(CAD and scene scripts)
-- start --

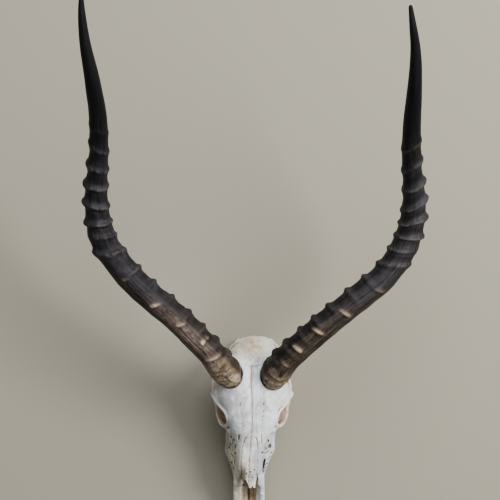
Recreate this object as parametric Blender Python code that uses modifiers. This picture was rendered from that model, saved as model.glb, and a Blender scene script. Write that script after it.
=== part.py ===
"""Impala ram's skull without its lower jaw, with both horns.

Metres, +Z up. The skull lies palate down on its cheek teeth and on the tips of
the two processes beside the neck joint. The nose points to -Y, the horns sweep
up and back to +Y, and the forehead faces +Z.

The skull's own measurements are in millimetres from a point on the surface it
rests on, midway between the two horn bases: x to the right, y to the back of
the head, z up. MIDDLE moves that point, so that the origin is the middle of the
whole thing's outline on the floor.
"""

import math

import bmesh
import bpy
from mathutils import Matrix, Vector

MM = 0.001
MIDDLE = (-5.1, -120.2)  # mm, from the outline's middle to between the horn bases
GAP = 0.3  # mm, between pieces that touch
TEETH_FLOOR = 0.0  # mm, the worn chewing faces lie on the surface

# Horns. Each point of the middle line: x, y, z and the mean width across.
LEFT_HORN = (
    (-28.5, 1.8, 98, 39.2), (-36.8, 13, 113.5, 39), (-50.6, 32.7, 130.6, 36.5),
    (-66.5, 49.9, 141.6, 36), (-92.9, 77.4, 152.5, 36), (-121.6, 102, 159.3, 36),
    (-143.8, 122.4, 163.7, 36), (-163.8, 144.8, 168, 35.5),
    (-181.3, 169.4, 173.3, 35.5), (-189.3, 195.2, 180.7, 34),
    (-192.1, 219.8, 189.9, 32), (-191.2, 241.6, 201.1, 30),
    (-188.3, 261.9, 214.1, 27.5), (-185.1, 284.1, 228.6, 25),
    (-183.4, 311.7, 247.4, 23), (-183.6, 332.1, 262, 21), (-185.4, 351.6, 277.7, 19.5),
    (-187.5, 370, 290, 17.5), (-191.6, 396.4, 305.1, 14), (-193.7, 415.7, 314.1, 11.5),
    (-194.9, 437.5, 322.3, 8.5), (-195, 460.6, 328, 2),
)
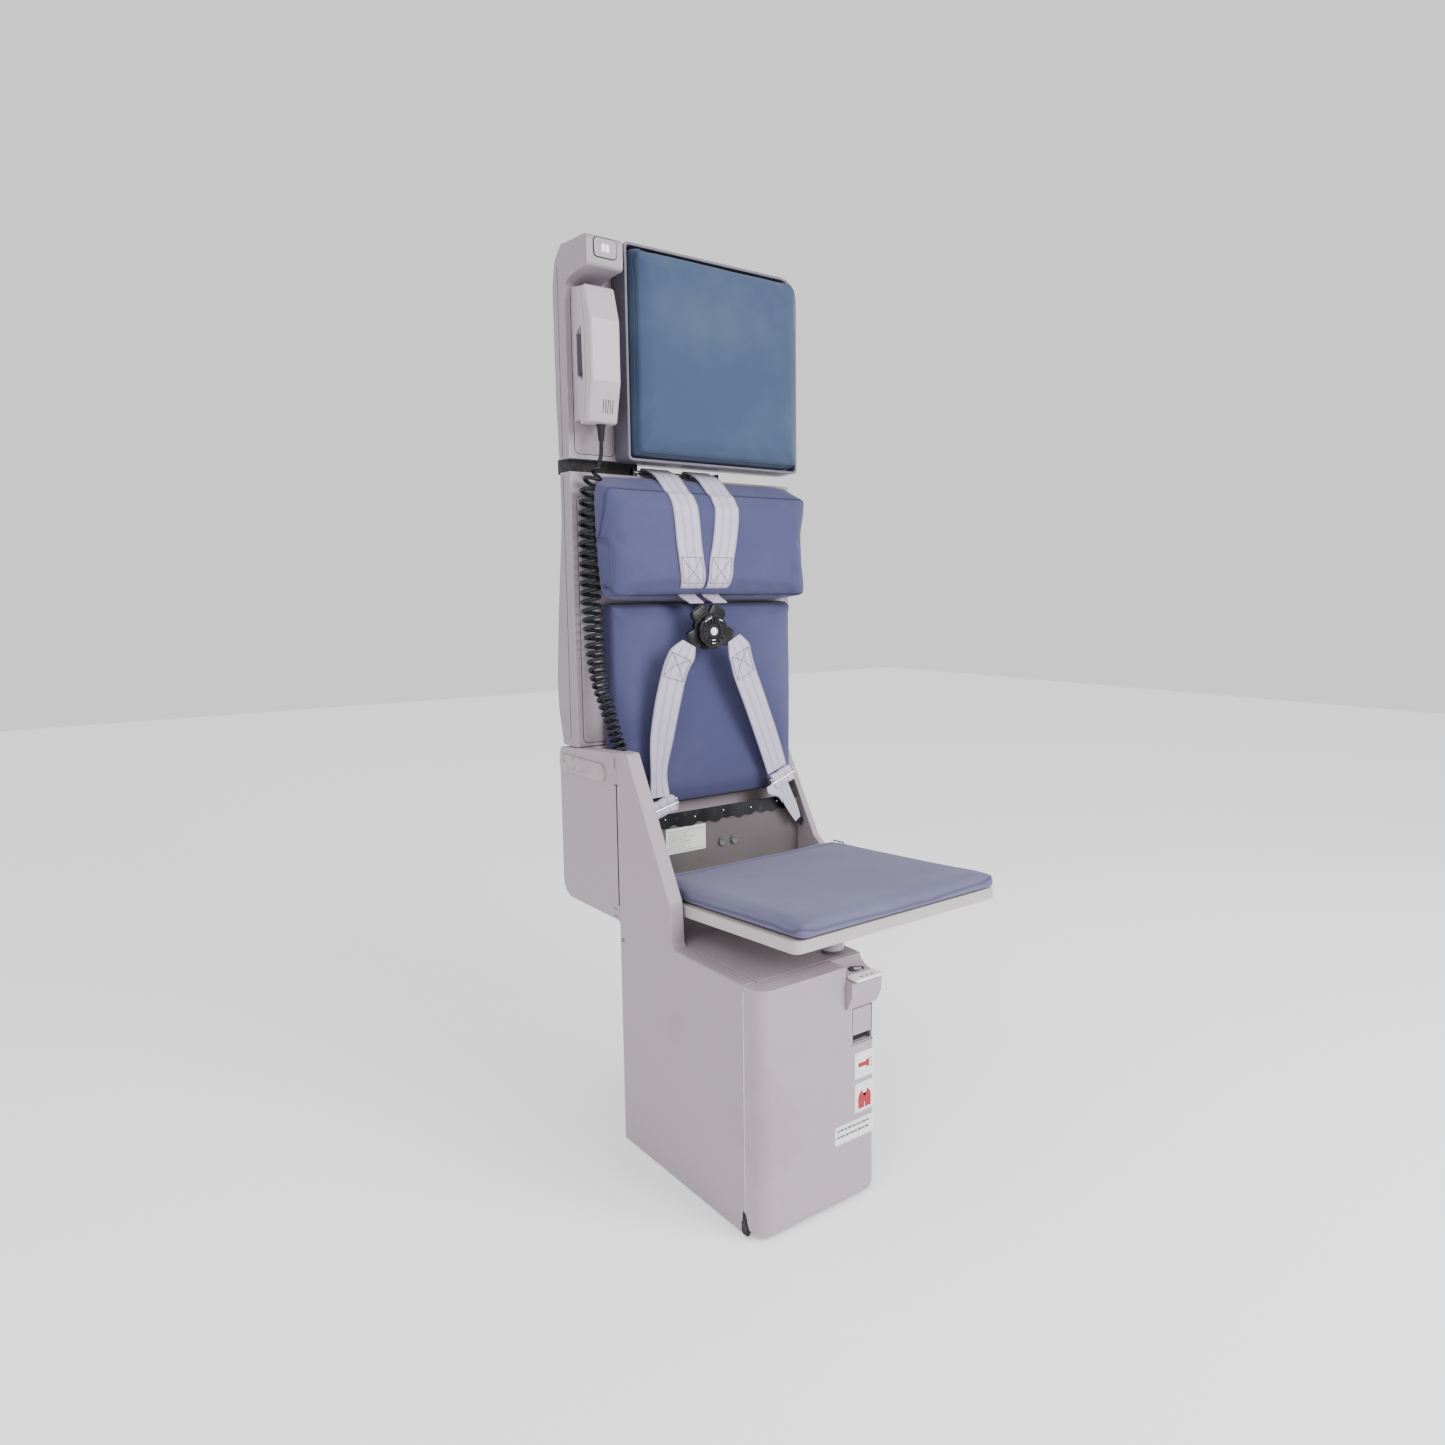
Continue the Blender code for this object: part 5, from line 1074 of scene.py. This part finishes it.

-- end --

**Task instructions**
Stop after the line containing "with both horns.": print exactly the lines from the start of the entries above up to it, that line included.

**Result**
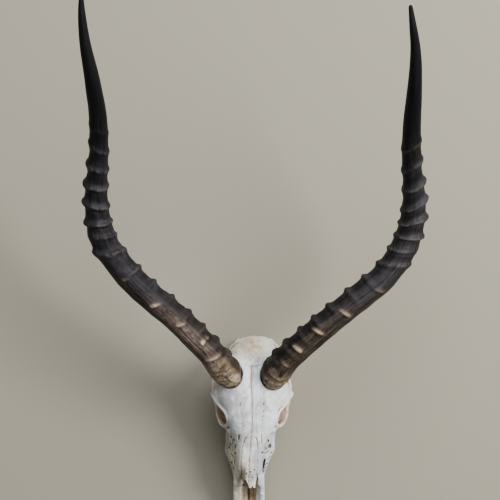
Recreate this object as parametric Blender Python code that uses modifiers. This picture was rendered from that model, saved as model.glb, and a Blender scene script. Write that script after it.
=== part.py ===
"""Impala ram's skull without its lower jaw, with both horns.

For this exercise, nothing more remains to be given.